→ Exercise description
Copy out each line that mentions the word "materials".
_ _ _ _ _
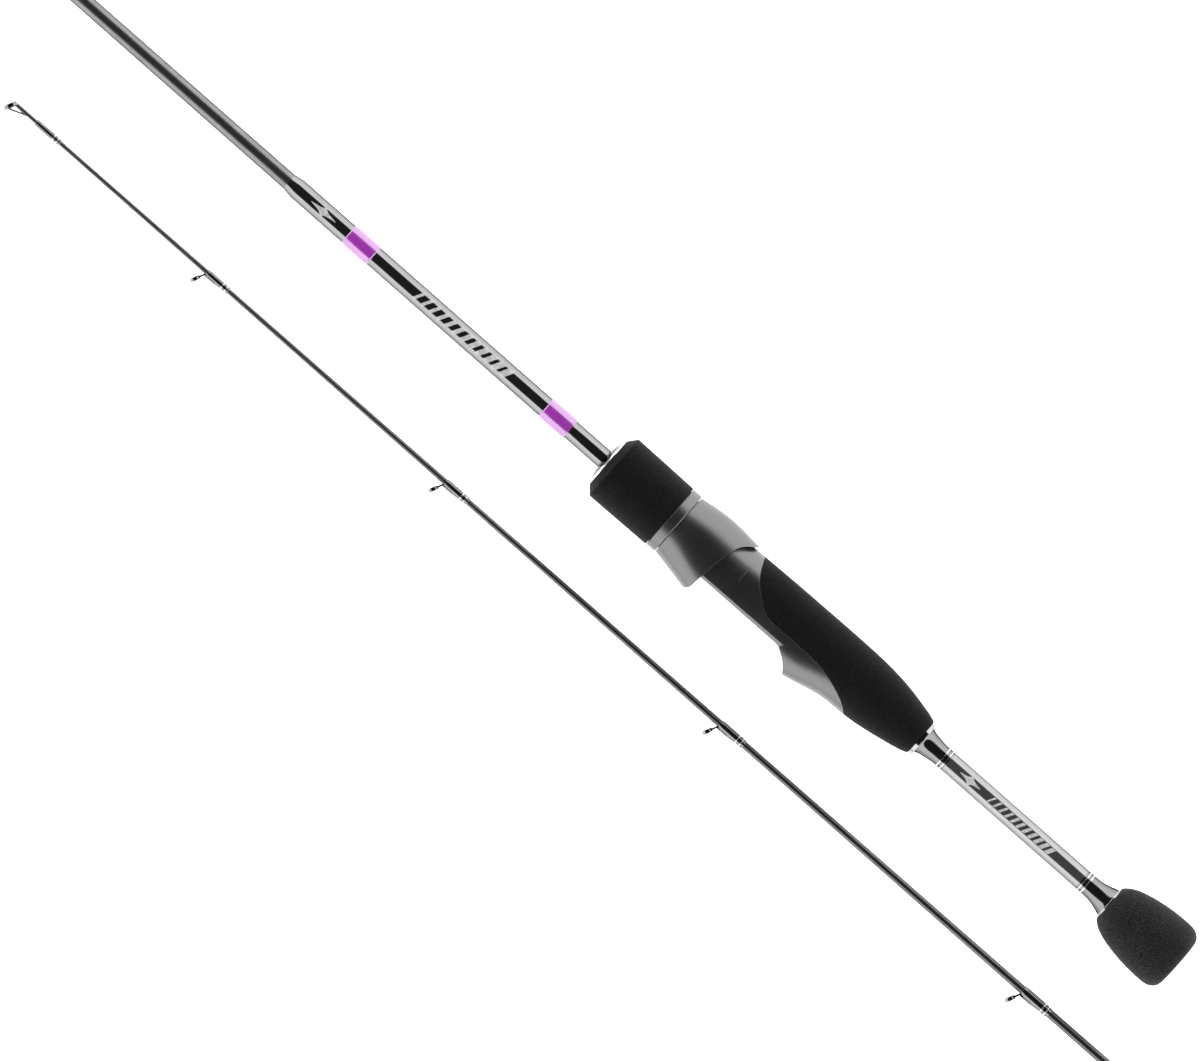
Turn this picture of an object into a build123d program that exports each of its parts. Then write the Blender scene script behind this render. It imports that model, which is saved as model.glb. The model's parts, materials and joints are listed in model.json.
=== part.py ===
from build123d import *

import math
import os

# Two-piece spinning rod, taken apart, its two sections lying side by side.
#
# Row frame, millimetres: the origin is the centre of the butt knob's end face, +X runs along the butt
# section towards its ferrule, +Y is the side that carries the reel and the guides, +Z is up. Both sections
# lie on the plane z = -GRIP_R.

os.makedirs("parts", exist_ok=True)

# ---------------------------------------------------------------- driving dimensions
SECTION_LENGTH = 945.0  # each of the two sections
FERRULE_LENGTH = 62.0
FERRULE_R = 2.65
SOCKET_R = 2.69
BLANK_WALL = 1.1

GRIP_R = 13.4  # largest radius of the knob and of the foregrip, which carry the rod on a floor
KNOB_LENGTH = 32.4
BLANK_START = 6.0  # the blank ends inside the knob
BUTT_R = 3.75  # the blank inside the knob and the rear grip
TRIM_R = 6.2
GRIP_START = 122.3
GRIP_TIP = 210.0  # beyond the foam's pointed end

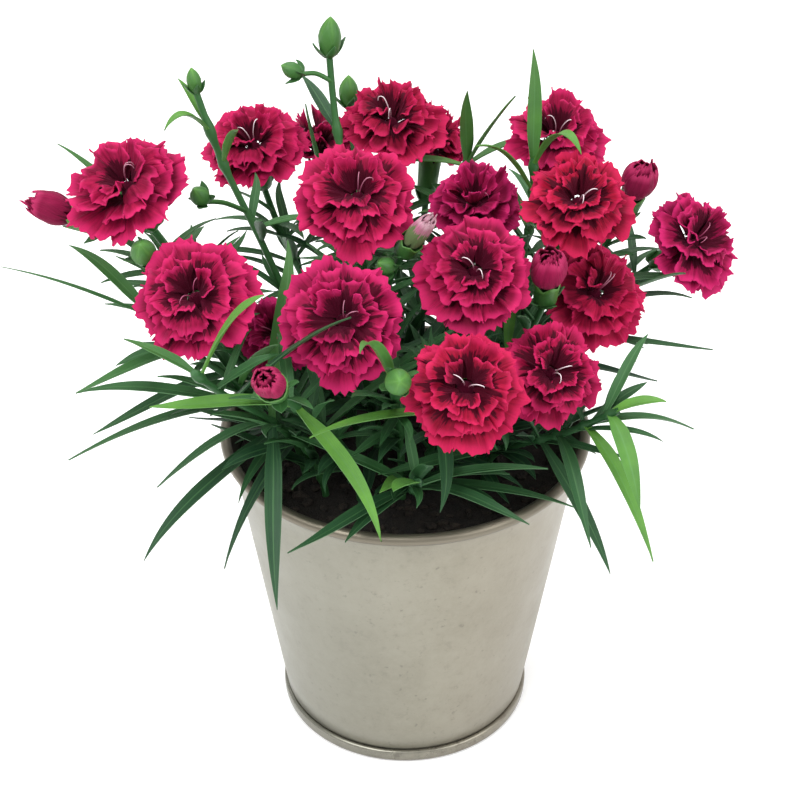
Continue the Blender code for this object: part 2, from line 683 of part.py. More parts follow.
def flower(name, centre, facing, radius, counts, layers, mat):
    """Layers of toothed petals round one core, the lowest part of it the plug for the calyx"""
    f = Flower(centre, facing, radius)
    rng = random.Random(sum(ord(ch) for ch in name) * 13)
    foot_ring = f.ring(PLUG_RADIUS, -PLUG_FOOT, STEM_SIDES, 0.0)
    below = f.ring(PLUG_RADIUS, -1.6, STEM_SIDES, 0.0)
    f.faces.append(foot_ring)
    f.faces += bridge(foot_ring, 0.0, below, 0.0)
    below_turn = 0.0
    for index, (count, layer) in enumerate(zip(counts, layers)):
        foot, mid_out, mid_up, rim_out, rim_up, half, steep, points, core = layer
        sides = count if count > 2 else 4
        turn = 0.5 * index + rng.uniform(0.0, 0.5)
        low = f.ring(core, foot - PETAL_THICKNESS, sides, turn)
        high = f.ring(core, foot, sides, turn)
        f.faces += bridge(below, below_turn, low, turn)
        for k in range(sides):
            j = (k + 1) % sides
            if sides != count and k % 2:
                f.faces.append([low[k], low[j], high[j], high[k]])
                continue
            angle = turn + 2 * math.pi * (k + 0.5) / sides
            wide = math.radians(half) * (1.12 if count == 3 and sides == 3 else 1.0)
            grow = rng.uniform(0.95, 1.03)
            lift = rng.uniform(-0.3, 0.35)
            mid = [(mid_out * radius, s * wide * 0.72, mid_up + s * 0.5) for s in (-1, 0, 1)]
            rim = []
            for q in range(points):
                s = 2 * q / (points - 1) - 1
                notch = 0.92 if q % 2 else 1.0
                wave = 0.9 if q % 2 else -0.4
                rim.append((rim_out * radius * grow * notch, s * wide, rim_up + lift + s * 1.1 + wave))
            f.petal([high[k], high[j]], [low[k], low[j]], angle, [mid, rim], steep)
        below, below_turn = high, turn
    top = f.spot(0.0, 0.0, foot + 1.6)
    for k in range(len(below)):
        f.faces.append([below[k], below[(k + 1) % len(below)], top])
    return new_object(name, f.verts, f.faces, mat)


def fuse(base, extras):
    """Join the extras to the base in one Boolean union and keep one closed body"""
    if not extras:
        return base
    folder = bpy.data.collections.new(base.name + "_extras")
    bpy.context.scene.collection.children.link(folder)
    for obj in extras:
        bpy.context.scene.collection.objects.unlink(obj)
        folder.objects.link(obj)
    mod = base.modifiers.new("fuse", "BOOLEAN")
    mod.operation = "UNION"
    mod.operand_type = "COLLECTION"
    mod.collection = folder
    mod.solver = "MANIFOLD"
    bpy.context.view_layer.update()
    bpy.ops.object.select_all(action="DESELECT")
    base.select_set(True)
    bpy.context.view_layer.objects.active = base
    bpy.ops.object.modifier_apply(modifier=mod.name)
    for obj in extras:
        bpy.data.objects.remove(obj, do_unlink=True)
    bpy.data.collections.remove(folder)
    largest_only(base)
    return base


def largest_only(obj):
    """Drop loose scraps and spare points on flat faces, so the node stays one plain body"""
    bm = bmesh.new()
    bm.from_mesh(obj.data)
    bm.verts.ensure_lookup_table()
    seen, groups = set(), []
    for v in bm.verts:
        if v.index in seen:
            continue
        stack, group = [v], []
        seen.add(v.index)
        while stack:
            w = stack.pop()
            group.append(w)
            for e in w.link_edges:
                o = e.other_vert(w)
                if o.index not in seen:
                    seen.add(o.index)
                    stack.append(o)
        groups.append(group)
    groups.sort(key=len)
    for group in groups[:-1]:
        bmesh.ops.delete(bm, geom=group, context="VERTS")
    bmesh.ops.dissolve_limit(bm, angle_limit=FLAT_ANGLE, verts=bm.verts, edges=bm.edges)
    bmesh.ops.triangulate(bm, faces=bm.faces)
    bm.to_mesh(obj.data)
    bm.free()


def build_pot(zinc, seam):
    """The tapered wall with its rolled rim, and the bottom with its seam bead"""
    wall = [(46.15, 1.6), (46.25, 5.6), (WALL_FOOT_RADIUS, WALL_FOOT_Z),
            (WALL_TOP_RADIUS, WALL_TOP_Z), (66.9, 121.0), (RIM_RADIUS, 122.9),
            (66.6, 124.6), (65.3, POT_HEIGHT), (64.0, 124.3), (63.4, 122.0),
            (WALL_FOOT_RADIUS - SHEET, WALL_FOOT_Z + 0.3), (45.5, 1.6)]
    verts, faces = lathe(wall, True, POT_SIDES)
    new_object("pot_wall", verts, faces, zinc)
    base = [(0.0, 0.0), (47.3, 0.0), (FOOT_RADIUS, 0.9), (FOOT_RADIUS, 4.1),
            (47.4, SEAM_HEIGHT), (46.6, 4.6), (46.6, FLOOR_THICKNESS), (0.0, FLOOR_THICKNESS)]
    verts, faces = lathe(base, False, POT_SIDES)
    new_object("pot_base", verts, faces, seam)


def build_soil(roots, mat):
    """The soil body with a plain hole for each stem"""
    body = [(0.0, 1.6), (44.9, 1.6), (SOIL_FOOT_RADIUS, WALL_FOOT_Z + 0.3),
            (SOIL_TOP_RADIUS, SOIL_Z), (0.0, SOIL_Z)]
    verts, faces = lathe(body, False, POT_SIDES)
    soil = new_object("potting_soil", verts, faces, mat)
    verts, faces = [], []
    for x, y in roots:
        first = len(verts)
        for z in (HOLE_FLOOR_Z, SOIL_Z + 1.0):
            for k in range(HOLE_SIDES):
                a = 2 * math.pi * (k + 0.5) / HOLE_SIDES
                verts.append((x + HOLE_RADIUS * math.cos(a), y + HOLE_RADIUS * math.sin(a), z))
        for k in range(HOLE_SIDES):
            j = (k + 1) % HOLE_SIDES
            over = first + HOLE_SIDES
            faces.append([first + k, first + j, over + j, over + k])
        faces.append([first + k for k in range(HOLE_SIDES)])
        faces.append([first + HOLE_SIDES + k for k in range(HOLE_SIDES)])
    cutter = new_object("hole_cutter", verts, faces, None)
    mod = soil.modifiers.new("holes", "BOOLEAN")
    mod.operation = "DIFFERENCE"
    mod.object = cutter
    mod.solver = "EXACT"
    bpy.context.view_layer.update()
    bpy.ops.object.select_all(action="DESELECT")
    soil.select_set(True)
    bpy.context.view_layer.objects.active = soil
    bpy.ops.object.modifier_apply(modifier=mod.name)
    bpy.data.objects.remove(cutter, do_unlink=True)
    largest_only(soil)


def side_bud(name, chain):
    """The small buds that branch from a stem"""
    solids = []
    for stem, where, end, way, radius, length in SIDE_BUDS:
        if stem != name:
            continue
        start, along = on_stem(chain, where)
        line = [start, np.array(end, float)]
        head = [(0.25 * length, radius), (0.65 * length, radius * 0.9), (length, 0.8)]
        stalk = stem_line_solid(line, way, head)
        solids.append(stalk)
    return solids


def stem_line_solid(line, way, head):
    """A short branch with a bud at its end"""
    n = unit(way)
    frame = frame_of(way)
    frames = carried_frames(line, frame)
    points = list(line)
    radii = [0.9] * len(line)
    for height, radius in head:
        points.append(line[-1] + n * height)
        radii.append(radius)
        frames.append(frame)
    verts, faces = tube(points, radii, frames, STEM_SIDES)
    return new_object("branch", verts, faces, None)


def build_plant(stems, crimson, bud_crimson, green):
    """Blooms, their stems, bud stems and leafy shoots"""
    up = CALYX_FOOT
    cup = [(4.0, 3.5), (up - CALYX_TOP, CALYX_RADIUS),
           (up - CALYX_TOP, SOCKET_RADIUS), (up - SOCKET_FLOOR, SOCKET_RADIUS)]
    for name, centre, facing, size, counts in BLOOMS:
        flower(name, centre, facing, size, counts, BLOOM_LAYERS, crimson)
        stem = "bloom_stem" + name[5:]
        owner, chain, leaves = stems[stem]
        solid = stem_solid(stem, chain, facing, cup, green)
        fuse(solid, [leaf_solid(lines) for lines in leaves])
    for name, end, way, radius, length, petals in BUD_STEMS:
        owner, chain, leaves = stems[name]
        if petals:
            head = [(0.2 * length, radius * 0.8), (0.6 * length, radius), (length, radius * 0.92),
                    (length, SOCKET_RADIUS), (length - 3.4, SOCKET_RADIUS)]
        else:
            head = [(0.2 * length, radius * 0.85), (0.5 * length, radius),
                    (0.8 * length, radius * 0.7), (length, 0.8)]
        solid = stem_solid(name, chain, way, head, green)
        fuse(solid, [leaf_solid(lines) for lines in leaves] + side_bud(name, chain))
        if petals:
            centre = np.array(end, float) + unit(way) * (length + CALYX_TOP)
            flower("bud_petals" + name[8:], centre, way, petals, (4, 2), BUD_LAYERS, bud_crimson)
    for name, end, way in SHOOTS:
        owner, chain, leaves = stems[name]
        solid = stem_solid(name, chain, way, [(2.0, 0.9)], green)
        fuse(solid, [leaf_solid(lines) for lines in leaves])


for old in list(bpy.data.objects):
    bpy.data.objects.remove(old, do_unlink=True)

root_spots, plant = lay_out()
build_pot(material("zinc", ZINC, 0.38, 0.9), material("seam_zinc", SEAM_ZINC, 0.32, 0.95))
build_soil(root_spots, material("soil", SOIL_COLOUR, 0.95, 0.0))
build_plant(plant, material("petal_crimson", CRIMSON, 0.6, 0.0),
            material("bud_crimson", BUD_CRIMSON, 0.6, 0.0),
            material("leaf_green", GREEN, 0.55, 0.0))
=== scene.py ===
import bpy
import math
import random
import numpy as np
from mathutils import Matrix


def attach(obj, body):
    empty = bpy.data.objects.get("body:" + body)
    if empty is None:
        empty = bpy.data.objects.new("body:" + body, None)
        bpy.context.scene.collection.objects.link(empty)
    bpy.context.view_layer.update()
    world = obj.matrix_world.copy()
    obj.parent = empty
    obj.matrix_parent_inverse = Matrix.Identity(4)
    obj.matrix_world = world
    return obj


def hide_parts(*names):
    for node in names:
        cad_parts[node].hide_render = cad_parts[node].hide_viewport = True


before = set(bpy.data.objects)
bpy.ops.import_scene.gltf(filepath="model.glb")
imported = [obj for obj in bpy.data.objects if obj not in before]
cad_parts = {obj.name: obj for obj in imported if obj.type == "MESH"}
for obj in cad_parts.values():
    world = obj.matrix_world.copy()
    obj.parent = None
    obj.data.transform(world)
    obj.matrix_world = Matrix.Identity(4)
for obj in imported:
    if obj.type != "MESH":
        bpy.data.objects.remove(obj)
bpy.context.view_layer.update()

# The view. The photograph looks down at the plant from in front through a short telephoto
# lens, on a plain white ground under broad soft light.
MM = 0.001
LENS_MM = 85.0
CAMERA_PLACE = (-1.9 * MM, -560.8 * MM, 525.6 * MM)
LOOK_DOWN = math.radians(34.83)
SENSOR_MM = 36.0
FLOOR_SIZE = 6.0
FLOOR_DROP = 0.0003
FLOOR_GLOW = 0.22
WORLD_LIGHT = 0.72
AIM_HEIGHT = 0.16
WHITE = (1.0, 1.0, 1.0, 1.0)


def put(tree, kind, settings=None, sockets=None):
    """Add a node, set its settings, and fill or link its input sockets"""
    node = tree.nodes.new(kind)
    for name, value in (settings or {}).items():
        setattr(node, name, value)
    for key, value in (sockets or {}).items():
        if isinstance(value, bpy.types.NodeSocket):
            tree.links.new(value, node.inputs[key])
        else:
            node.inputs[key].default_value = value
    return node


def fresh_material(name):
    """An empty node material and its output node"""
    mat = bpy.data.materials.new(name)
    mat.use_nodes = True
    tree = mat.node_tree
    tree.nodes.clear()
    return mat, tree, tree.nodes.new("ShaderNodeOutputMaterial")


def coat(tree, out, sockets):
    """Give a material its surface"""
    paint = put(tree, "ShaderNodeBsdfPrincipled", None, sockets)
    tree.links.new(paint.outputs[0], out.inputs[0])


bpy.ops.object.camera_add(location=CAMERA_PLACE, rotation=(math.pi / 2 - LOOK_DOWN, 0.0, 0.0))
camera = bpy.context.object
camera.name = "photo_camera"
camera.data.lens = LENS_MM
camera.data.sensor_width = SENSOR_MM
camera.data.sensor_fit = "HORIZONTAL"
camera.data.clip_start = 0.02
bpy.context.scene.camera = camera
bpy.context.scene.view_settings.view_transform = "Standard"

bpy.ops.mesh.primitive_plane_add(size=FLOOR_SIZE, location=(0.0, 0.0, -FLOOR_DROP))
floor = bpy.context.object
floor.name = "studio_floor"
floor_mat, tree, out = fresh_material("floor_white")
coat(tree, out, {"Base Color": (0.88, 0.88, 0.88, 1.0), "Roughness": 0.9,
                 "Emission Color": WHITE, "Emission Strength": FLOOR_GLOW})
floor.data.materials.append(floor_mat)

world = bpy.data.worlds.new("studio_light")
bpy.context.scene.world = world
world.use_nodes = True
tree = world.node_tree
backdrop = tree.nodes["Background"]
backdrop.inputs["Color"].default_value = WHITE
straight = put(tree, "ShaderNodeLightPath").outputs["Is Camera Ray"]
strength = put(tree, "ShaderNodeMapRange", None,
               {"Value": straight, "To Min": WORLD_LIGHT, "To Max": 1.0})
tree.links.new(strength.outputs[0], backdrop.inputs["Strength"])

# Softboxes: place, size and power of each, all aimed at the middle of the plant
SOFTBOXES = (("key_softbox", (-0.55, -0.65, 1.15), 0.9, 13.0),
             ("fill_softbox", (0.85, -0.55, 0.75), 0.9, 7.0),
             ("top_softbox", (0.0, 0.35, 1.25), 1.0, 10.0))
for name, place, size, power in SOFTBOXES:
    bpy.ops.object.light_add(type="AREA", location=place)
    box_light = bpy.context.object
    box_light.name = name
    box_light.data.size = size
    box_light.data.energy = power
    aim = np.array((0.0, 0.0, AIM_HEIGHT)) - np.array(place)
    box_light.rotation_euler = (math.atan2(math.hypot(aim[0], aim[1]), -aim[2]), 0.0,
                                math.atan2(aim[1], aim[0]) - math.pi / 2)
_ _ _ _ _
→ Written solution
Turn this picture of an object into a build123d program that exports each of its parts. Then write the Blender scene script behind this render. It imports that model, which is saved as model.glb. The model's parts, materials and joints are listed in model.json.
    mat = bpy.data.materials.new(name)
floor.data.materials.append(floor_mat)